1. Take Collaborative Approach

Instead of starting with a critique, open the conversation by inviting the employee to work with you.

  • Say: "I need your assistance with something" or "Could you check my thinking on a situation so I can ensure I'm not misinterpreting things?".

  • Say: "I want to bring this up because your success is important to me".

2. State the Facts and Impact Naturally

Describe the situation using objective data and explain the ripple effect of the missed commitment.

  • Say: "We reached an agreement to have X finished by Y date. Currently, the status is Z".

  • Say: "When this task was delayed, it prevented the rest of the team from finishing their portion, which may require everyone to work through the weekend".

  • Say: "Does my summary of the events seem accurate to you?".

3. Lead with Curiosity

Use open-ended "What" and "How" questions to uncover the root cause of the performance gap.

  • Say: "Walk me through the sequence of events that led to this" or "Help me understand what obstacles got in your way".

  • Say: "What could you do differently next time to ensure we hit this target?".

  • Say: "How can I be a resource for you in this situation?".

How to Handle Resistance or Emotion in Accountability Conversation?

If the employee becomes defensive, angry, or shifts blame during accountability conversations, use phrases that redirect them to what they can control.

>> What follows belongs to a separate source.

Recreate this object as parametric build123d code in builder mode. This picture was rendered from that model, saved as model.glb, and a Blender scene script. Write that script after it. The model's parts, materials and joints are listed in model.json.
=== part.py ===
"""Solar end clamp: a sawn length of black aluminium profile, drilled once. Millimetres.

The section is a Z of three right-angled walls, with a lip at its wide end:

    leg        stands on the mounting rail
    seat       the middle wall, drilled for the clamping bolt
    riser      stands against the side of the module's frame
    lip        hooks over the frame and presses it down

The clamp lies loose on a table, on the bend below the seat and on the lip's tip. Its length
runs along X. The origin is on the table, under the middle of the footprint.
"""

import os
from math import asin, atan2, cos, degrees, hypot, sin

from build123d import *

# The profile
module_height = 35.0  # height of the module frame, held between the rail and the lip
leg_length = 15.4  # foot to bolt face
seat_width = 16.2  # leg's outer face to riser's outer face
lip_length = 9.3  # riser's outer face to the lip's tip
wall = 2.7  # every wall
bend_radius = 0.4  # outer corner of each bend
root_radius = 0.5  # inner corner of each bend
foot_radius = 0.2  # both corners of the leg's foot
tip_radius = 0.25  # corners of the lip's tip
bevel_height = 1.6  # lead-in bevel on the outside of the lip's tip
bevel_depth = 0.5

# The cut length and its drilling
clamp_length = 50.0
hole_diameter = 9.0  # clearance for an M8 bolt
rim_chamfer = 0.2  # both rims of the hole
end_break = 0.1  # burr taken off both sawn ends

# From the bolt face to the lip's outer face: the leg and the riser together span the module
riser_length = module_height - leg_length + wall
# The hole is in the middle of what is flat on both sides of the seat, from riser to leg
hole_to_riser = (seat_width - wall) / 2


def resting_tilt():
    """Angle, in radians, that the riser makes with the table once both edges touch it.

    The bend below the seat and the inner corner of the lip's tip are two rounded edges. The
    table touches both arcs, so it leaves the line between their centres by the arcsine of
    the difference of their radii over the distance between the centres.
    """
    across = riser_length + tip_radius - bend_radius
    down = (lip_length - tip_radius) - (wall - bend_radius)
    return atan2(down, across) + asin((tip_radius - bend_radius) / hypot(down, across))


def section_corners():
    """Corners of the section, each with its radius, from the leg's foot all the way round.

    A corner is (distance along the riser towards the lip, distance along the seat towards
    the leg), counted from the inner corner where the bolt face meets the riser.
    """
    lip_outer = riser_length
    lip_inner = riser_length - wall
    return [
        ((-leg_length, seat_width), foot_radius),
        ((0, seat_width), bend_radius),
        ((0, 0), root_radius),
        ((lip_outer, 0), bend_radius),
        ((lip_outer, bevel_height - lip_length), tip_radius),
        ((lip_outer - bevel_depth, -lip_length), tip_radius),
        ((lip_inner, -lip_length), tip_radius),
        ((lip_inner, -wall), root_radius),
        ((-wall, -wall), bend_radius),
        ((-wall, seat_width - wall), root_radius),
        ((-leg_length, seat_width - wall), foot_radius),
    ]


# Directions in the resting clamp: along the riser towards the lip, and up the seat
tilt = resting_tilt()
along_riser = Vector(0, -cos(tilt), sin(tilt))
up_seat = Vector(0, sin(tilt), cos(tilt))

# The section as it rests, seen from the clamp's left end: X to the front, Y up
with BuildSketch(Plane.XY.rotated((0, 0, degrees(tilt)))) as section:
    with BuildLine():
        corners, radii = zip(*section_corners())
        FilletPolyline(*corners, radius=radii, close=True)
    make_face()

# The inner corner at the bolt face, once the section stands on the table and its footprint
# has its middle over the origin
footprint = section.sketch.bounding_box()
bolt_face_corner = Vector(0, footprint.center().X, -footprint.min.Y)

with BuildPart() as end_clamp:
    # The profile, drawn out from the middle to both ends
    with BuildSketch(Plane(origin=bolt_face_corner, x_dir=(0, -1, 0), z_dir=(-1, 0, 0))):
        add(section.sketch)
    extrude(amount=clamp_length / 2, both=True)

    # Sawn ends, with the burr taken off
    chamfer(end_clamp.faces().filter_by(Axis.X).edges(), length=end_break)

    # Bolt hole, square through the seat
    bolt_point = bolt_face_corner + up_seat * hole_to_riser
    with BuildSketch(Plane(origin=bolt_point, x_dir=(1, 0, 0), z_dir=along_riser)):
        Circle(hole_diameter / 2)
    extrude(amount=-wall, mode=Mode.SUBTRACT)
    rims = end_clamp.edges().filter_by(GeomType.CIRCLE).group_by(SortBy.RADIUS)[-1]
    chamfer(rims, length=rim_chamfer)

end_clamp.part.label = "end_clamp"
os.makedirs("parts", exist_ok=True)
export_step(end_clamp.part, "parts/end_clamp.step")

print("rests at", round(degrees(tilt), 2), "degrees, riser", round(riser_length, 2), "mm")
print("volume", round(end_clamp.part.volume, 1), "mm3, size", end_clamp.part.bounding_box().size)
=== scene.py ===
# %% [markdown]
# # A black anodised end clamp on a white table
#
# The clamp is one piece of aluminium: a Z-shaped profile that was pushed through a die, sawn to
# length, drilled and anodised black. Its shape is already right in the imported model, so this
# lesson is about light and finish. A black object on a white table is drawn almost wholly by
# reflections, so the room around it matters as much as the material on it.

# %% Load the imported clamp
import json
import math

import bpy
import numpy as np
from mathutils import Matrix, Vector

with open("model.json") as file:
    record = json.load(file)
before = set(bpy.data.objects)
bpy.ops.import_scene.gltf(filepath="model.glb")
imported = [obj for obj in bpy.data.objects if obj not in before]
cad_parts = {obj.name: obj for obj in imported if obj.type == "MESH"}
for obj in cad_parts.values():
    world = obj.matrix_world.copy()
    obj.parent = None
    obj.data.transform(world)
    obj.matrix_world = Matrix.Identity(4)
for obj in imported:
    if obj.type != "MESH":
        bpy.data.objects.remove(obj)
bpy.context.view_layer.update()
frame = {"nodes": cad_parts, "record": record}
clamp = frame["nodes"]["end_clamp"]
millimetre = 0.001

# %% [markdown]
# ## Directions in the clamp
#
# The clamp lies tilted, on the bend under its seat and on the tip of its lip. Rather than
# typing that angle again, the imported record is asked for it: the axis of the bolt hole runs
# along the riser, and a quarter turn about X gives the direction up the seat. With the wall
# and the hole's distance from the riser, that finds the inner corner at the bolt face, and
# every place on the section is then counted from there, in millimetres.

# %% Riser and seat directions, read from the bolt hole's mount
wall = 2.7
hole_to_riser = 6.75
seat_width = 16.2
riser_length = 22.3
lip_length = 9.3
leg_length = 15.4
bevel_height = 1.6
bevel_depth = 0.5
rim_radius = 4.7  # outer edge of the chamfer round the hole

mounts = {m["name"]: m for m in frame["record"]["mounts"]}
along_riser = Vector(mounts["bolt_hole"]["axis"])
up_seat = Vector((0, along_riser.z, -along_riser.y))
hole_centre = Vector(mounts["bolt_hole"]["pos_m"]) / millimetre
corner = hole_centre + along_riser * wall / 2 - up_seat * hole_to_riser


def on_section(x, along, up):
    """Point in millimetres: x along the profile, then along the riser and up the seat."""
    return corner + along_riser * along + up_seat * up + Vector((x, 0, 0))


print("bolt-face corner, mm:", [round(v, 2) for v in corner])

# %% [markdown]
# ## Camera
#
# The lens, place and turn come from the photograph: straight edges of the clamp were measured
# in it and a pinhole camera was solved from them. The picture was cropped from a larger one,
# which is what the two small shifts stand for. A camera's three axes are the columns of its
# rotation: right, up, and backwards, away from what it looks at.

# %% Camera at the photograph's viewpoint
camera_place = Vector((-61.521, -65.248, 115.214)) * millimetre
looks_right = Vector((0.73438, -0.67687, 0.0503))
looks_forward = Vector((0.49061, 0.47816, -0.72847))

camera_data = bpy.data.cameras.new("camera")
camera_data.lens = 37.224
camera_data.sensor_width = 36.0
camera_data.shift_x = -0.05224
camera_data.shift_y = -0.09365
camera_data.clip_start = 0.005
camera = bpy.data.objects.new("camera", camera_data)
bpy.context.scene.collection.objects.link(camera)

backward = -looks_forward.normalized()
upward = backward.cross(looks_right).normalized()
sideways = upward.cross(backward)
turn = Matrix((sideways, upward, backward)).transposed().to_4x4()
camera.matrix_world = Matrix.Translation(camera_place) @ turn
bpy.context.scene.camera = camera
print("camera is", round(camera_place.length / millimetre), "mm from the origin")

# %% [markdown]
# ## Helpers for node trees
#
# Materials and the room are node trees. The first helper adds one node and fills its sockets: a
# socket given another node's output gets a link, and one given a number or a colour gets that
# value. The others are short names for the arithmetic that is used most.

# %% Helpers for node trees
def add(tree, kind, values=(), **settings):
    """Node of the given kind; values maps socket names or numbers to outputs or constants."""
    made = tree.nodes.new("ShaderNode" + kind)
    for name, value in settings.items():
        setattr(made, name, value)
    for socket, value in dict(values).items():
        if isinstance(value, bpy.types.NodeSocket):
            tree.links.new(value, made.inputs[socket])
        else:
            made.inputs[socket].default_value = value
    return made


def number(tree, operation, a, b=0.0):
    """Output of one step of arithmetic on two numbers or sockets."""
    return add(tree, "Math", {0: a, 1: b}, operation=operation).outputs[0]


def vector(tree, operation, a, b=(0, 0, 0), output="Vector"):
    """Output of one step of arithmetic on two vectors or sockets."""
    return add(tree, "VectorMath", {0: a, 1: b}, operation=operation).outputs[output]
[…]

  • For blame-shifting: "I hear that others were involved, but let's focus on the parts of the process you had direct control over".

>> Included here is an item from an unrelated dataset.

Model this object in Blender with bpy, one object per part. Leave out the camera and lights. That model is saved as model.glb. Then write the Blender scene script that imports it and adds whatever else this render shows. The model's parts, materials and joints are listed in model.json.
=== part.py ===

  • For defensiveness: "I can see this is frustrating. My goal isn't to be critical, but to find a way to support your progress".

  • For resistance/silence: "I've noticed you've been quiet for a bit; could you tell me what's on your mind right now?".

End the Conversation by Confirming Future Commitment

End the meeting by ensuring both parties have a shared understanding of the next steps.

  • Say: "To make sure we're aligned, what have we specifically agreed to do as our next steps?".

  • Say: "What is your plan for getting this back on track?".

  • Say: "Let's schedule a time for next Friday to check in on how this is progressing".